Directions for this task — Repeat the material exactly as it appears.

Given data —

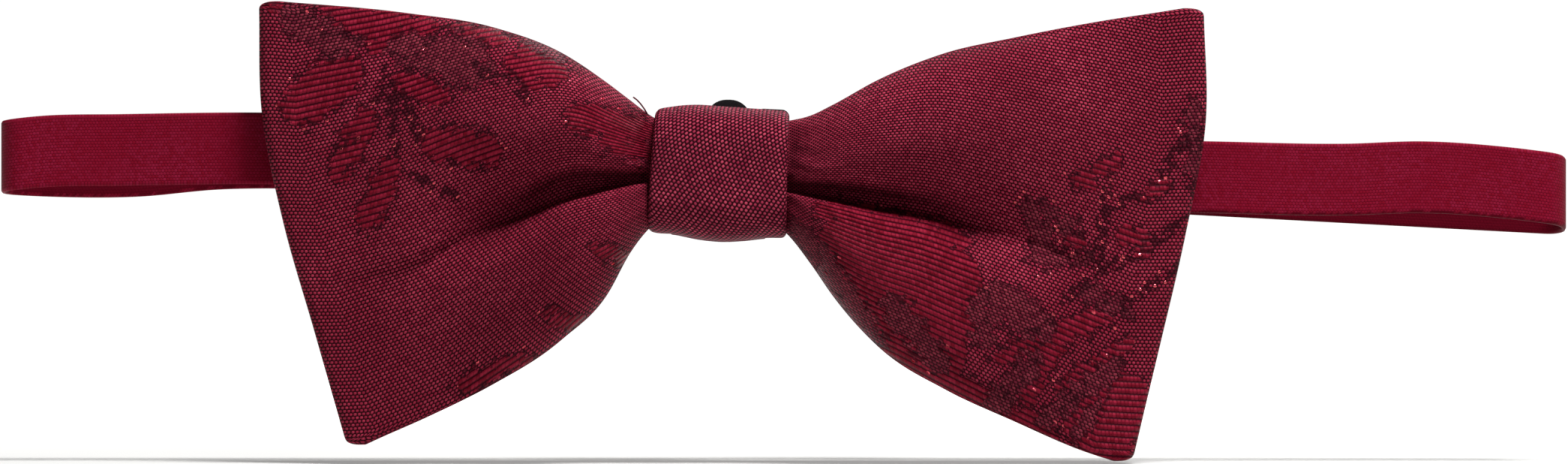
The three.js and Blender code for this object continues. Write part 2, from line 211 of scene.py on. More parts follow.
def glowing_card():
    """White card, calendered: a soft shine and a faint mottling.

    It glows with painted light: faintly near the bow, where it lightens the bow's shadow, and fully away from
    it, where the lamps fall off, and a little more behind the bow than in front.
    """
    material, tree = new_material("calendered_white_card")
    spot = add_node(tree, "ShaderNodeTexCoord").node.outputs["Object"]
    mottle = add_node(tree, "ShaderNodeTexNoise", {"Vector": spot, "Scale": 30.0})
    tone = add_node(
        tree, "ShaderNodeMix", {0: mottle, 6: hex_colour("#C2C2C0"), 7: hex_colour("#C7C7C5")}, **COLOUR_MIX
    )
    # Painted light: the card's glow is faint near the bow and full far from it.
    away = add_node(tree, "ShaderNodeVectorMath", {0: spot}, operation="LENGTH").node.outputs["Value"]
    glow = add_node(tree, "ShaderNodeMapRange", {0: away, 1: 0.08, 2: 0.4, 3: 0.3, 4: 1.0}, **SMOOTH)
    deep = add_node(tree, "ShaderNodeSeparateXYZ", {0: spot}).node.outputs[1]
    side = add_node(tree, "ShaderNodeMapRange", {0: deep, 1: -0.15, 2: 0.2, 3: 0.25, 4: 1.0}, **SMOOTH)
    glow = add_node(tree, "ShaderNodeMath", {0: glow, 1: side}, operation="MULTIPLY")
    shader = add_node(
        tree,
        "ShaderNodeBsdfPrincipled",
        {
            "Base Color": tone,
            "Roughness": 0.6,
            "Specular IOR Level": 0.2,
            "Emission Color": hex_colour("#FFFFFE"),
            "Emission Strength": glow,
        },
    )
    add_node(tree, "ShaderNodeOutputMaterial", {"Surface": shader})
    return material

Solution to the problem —
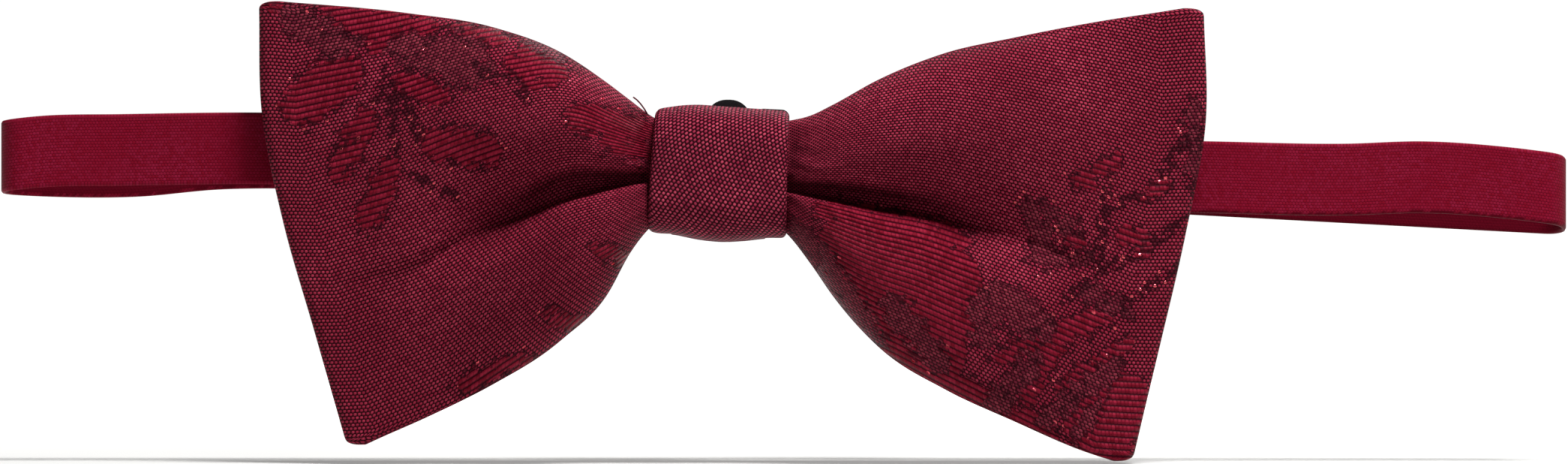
The three.js and Blender code for this object continues. Write part 2, from line 211 of scene.py on. More parts follow.
def glowing_card():
    """White card, calendered: a soft shine and a faint mottling.

    It glows with painted light: faintly near the bow, where it lightens the bow's shadow, and fully away from
    it, where the lamps fall off, and a little more behind the bow than in front.
    """
    material, tree = new_material("calendered_white_card")
    spot = add_node(tree, "ShaderNodeTexCoord").node.outputs["Object"]
    mottle = add_node(tree, "ShaderNodeTexNoise", {"Vector": spot, "Scale": 30.0})
    tone = add_node(
        tree, "ShaderNodeMix", {0: mottle, 6: hex_colour("#C2C2C0"), 7: hex_colour("#C7C7C5")}, **COLOUR_MIX
    )
    # Painted light: the card's glow is faint near the bow and full far from it.
    away = add_node(tree, "ShaderNodeVectorMath", {0: spot}, operation="LENGTH").node.outputs["Value"]
    glow = add_node(tree, "ShaderNodeMapRange", {0: away, 1: 0.08, 2: 0.4, 3: 0.3, 4: 1.0}, **SMOOTH)
    deep = add_node(tree, "ShaderNodeSeparateXYZ", {0: spot}).node.outputs[1]
    side = add_node(tree, "ShaderNodeMapRange", {0: deep, 1: -0.15, 2: 0.2, 3: 0.25, 4: 1.0}, **SMOOTH)
    glow = add_node(tree, "ShaderNodeMath", {0: glow, 1: side}, operation="MULTIPLY")
    shader = add_node(
        tree,
        "ShaderNodeBsdfPrincipled",
        {
            "Base Color": tone,
            "Roughness": 0.6,
            "Specular IOR Level": 0.2,
            "Emission Color": hex_colour("#FFFFFE"),
            "Emission Strength": glow,
        },
    )
    add_node(tree, "ShaderNodeOutputMaterial", {"Surface": shader})
    return material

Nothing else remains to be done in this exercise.